VAT Registration Threshold

The VAT Registration Threshold is increasing from £85,000 to £90,000 effective from 1 April 2024, which will benefit some small businesses. This is the first increase in the VAT registration threshold since 2017.

Bringing trades in Carbon Credits within the scope of the Terminal Markets Order (TMO)

The Finance Bill will include legislation that underpins the TMO for VAT. This will allow trades in carbon credits to be brought within the scope of the TMO at a future date. The TMO contains the rules for determining the VAT liability of trades in commodities traded on specified markets. This is part of the Government’s broader commitment to update the TMO legislation, which was announced at Tax Administration and Maintenance Day 2023. There was a joint HMRC and Treasury consultation undertaken in 2023 in relation to the reform of the TMO and the outcome of the consultation is expected in due course.

Interest Harmonisation

The Government will introduce legislation as part of the Finance Bill to make an administrative amendment to the operation of the interest harmonisation rules for VAT. This is to correct the narrow scope of the common period rules and will give HMRC the power to automatically collect overpaid VAT repayment interest. We are investigating the impact of these proposals further.

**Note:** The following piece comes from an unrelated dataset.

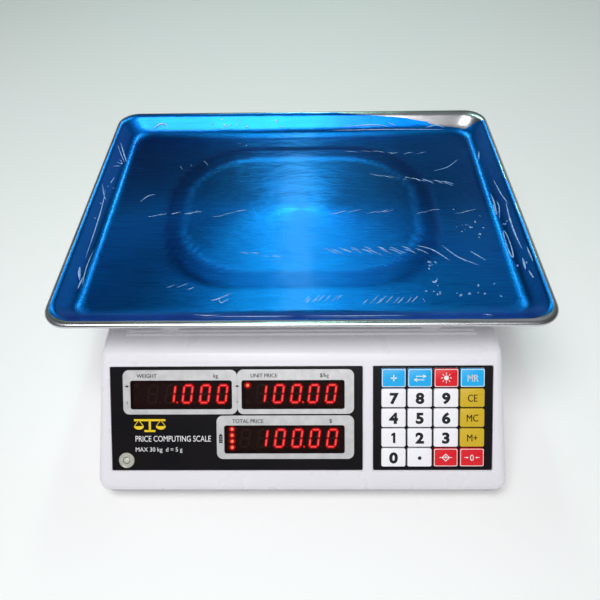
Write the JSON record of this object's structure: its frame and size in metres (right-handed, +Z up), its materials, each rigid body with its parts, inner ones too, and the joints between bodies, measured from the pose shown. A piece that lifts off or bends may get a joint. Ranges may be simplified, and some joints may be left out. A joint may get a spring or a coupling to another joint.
{
  "type": "price computing counter scale",
  "caption": "Counter-top weighing scale with sloped display and keypad panel, rear display and a lift-off rectangular steel pan.",
  "frame": {"origin": "on the table under the middle of the scale's overall box, at the height of the feet's undersides", "axes": "+Z up, -Y towards the operator (the keypad side), +X to the operator's right"},
  "size_m": [0.358, 0.3395, 0.122],
  "materials": {
    "housing_white": "fine semi-gloss moulded white",
    "base_grey": "fine matt moulded grey",
    "label_black": "glossy black printed sheet",
    "filter_red": "clear dark red filter",
    "led_black": "black moulded digit module",
    "board_green": "green solder mask",
    "key_white": "satin white keycap",
    "key_blue": "satin blue keycap",
    "key_red": "satin red keycap",
    "key_yellow": "satin yellow keycap",
    "rubber_black": "matt moulded rubber",
    "cell_aluminium": "milled or cast, clear anodised",
    "steel_zinc": "zinc plated",
    "steel_stainless": "brushed stainless sheet",
    "film_blue": "thin clear blue protective film, wrinkled",
    "battery_grey": "moulded battery case",
    "fitting_black": "black moulded nylon",
    "level_clear": "clear acrylic vial with pale liquid"
  },
  "bodies": {
    "base": {"battery": "battery_grey", "battery_cover": "base_grey", "battery_cover_screw": "steel_zinc", "bottom_housing": "base_grey", "front_board": "board_green", "front_display_label": "label_black", "front_filter": "filter_red", "key_mat": "rubber_black", "keypad_frame": "label_black", "led_total_price": "led_black", "led_unit_price": "led_black", "led_weight": "led_black", "level_vial": "level_clear", "load_cell": "cell_aluminium", "load_cell_bracket": "steel_zinc", "main_board": "board_green", "power_inlet": "fitting_black", "power_supply": "board_green", "rear_board": "board_green", "rear_display_label": "label_black", "rear_filter": "filter_red", "rear_led_bar": "led_black", "switch_bezel": "fitting_black", "top_housing": "housing_white"},
    "platform": {"spider": "cell_aluminium", "buffer_front_left": "rubber_black", "buffer_front_right": "rubber_black", "buffer_rear_left": "rubber_black", "buffer_rear_right": "rubber_black"},
    "pan": {"weighing_pan": "steel_stainless", "protective_film": "film_blue"},
    "rocker": {"power_rocker": "fitting_black"},
    "key_plus_body": {"key_plus": "key_blue"},
    "key_change_body": {"key_change": "key_blue"},
    "key_backlight_body": {"key_backlight": "key_red"},
    "key_memory_recall_body": {"key_memory_recall": "key_blue"},
    "key_7_body": {"key_7": "key_white"},
    "key_8_body": {"key_8": "key_white"},
    "key_9_body": {"key_9": "key_white"},
    "key_clear_body": {"key_clear": "key_yellow"},
    "key_4_body": {"key_4": "key_white"},
    "key_5_body": {"key_5": "key_white"},
    "key_6_body": {"key_6": "key_white"},
    "key_memory_clear_body": {"key_memory_clear": "key_yellow"},
    "key_1_body": {"key_1": "key_white"},
    "key_2_body": {"key_2": "key_white"},
    "key_3_body": {"key_3": "key_white"},
    "key_memory_add_body": {"key_memory_add": "key_yellow"},
    "key_0_body": {"key_0": "key_white"},
    "key_point_body": {"key_point": "key_white"},
    "key_tare_body": {"key_tare": "key_red"},
    "key_zero_set_body": {"key_zero_set": "key_red"},
    "foot_front_left_stud": {"foot_stud_front_left": "steel_zinc"},
    "foot_front_left_pad": {"foot_pad_front_left": "rubber_black"},
    "foot_front_right_stud": {"foot_stud_front_right": "steel_zinc"},
    "foot_front_right_pad": {"foot_pad_front_right": "rubber_black"},
    "foot_rear_left_stud": {"foot_stud_rear_left": "steel_zinc"},
    "foot_rear_left_pad": {"foot_pad_rear_left": "rubber_black"},
    "foot_rear_right_stud": {"foot_stud_rear_right": "steel_zinc"},
    "foot_rear_right_pad": {"foot_pad_rear_right": "rubber_black"}
  },
  "joints": [
    {"name": "platform_deflection", "type": "slide", "parent": "base", "child": "platform", "axis": [0, 0, -1], "range_m": [0, 0.0005], "stiffness_N_per_m": 600000, "deforming": ["load_cell"]},
    {"name": "pan_lift", "type": "slide", "parent": "platform", "child": "pan", "axis": [0, 0, 1], "range_m": [0, 0.06]},
    {"name": "rocker_turn", "type": "hinge", "parent": "base", "child": "rocker", "pos_m": [0.14729, 0.052, 0.04494], "axis": [0, 1, 0], "range_deg": [-20, 0]},
    {"name": "key_plus_press", "type": "slide", "parent": "base", "child": "key_plus_body", "axis": [0, 0.6896, -0.7242], "range_m": [0, 0.001], "stiffness_N_per_m": 400, "springref_m": -0.001},
    {"name": "key_change_press", "type": "slide", "parent": "base", "child": "key_change_body", "axis": [0, 0.6896, -0.7242], "range_m": [0, 0.001], "stiffness_N_per_m": 400, "springref_m": -0.001},
    {"name": "key_backlight_press", "type": "slide", "parent": "base", "child": "key_backlight_body", "axis": [0, 0.6896, -0.7242], "range_m": [0, 0.001], "stiffness_N_per_m": 400, "springref_m": -0.001},
    {"name": "key_memory_recall_press", "type": "slide", "parent": "base", "child": "key_memory_recall_body", "axis": [0, 0.6896, -0.7242], "range_m": [0, 0.001], "stiffness_N_per_m": 400, "springref_m": -0.001},
    {"name": "key_7_press", "type": "slide", "parent": "base", "child": "key_7_body", "axis": [0, 0.6896, -0.7242], "range_m": [0, 0.001], "stiffness_N_per_m": 400, "springref_m": -0.001},
    {"name": "key_8_press", "type": "slide", "parent": "base", "child": "key_8_body", "axis": [0, 0.6896, -0.7242], "range_m": [0, 0.001], "stiffness_N_per_m": 400, "springref_m": -0.001},
    {"name": "key_9_press", "type": "slide", "parent": "base", "child": "key_9_body", "axis": [0, 0.6896, -0.7242], "range_m": [0, 0.001], "stiffness_N_per_m": 400, "springref_m": -0.001},
    {"name": "key_clear_press", "type": "slide", "parent": "base", "child": "key_clear_body", "axis": [0, 0.6896, -0.7242], "range_m": [0, 0.001], "stiffness_N_per_m": 400, "springref_m": -0.001},
    {"name": "key_4_press", "type": "slide", "parent": "base", "child": "key_4_body", "axis": [0, 0.6896, -0.7242], "range_m": [0, 0.001], "stiffness_N_per_m": 400, "springref_m": -0.001},
    {"name": "key_5_press", "type": "slide", "parent": "base", "child": "key_5_body", "axis": [0, 0.6896, -0.7242], "range_m": [0, 0.001], "stiffness_N_per_m": 400, "springref_m": -0.001},
    {"name": "key_6_press", "type": "slide", "parent": "base", "child": "key_6_body", "axis": [0, 0.6896, -0.7242], "range_m": [0, 0.001], "stiffness_N_per_m": 400, "springref_m": -0.001},
    {"name": "key_memory_clear_press", "type": "slide", "parent": "base", "child": "key_memory_clear_body", "axis": [0, 0.6896, -0.7242], "range_m": [0, 0.001], "stiffness_N_per_m": 400, "springref_m": -0.001},
    {"name": "key_1_press", "type": "slide", "parent": "base", "child": "key_1_body", "axis": [0, 0.6896, -0.7242], "range_m": [0, 0.001], "stiffness_N_per_m": 400, "springref_m": -0.001},
    {"name": "key_2_press", "type": "slide", "parent": "base", "child": "key_2_body", "axis": [0, 0.6896, -0.7242], "range_m": [0, 0.001], "stiffness_N_per_m": 400, "springref_m": -0.001},
    {"name": "key_3_press", "type": "slide", "parent": "base", "child": "key_3_body", "axis": [0, 0.6896, -0.7242], "range_m": [0, 0.001], "stiffness_N_per_m": 400, "springref_m": -0.001},
    {"name": "key_memory_add_press", "type": "slide", "parent": "base", "child": "key_memory_add_body", "axis": [0, 0.6896, -0.7242], "range_m": [0, 0.001], "stiffness_N_per_m": 400, "springref_m": -0.001},
    {"name": "key_0_press", "type": "slide", "parent": "base", "child": "key_0_body", "axis": [0, 0.6896, -0.7242], "range_m": [0, 0.001], "stiffness_N_per_m": 400, "springref_m": -0.001},
    {"name": "key_point_press", "type": "slide", "parent": "base", "child": "key_point_body", "axis": [0, 0.6896, -0.7242], "range_m": [0, 0.001], "stiffness_N_per_m": 400, "springref_m": -0.001},
    {"name": "key_tare_press", "type": "slide", "parent": "base", "child": "key_tare_body", "axis": [0, 0.6896, -0.7242], "range_m": [0, 0.001], "stiffness_N_per_m": 400, "springref_m": -0.001},
    {"name": "key_zero_set_press", "type": "slide", "parent": "base", "child": "key_zero_set_body", "axis": [0, 0.6896, -0.7242], "range_m": [0, 0.001], "stiffness_N_per_m": 400, "springref_m": -0.001},
    {"name": "foot_front_left_advance", "type": "slide", "parent": "base", "child": "foot_front_left_stud", "axis": [0, 0, -1], "range_m": [-0.0015, 0.006]},
    {"name": "foot_front_left_turn", "type": "hinge", "parent": "foot_front_left_stud", "child": "foot_front_left_pad", "pos_m": [-0.128, -0.138, 0.004], "axis": [0, 0, -1], "range_deg": [-434, 1730]},
    {"name": "foot_front_right_advance", "type": "slide", "parent": "base", "child": "foot_front_right_stud", "axis": [0, 0, -1], "range_m": [-0.0015, 0.006]},
    {"name": "foot_front_right_turn", "type": "hinge", "parent": "foot_front_right_stud", "child": "foot_front_right_pad", "pos_m": [0.128, -0.138, 0.004], "axis": [0, 0, -1], "range_deg": [-434, 1730]},
    {"name": "foot_rear_left_advance", "type": "slide", "parent": "base", "child": "foot_rear_left_stud", "axis": [0, 0, -1], "range_m": [-0.0015, 0.006]},
    {"name": "foot_rear_left_turn", "type": "hinge", "parent": "foot_rear_left_stud", "child": "foot_rear_left_pad", "pos_m": [-0.128, 0.138, 0.004], "axis": [0, 0, -1], "range_deg": [-434, 1730]},
    {"name": "foot_rear_right_advance", "type": "slide", "parent": "base", "child": "foot_rear_right_stud", "axis": [0, 0, -1], "range_m": [-0.0015, 0.006]},
    {"name": "foot_rear_right_turn", "type": "hinge", "parent": "foot_rear_right_stud", "child": "foot_rear_right_pad", "pos_m": [0.128, 0.138, 0.004], "axis": [0, 0, -1], "range_deg": [-434, 1730]}
  ],
  "couplings": [
    {"joint": "foot_front_left_turn", "follows": "foot_front_left_advance", "rad_per_m": 5026.5},
    {"joint": "foot_front_right_turn", "follows": "foot_front_right_advance", "rad_per_m": 5026.5},
    {"joint": "foot_rear_left_turn", "follows": "foot_rear_left_advance", "rad_per_m": 5026.5},
    {"joint": "foot_rear_right_turn", "follows": "foot_rear_right_advance", "rad_per_m": 5026.5}
  ]
}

Tax Incentives, including Research & Development

R&D Tax Reliefs

New incentives are covered in our main commentary. Note that HMRC will establish an expert advisory panel to support the administration of the R&D tax reliefs. The panel will provide insights into the cutting-edge R&D occurring across key sectors such as tech and life sciences, and work with HMRC to review relevant guidance, ensuring it remains up to date and provides clarity to claimants. This may be helpful for claims submitted by Financial Services businesses.

Tax Administration

Tax Administration and Maintenance Day

The Government has announced a Tax Administration and Maintenance Day for 18 April 2024.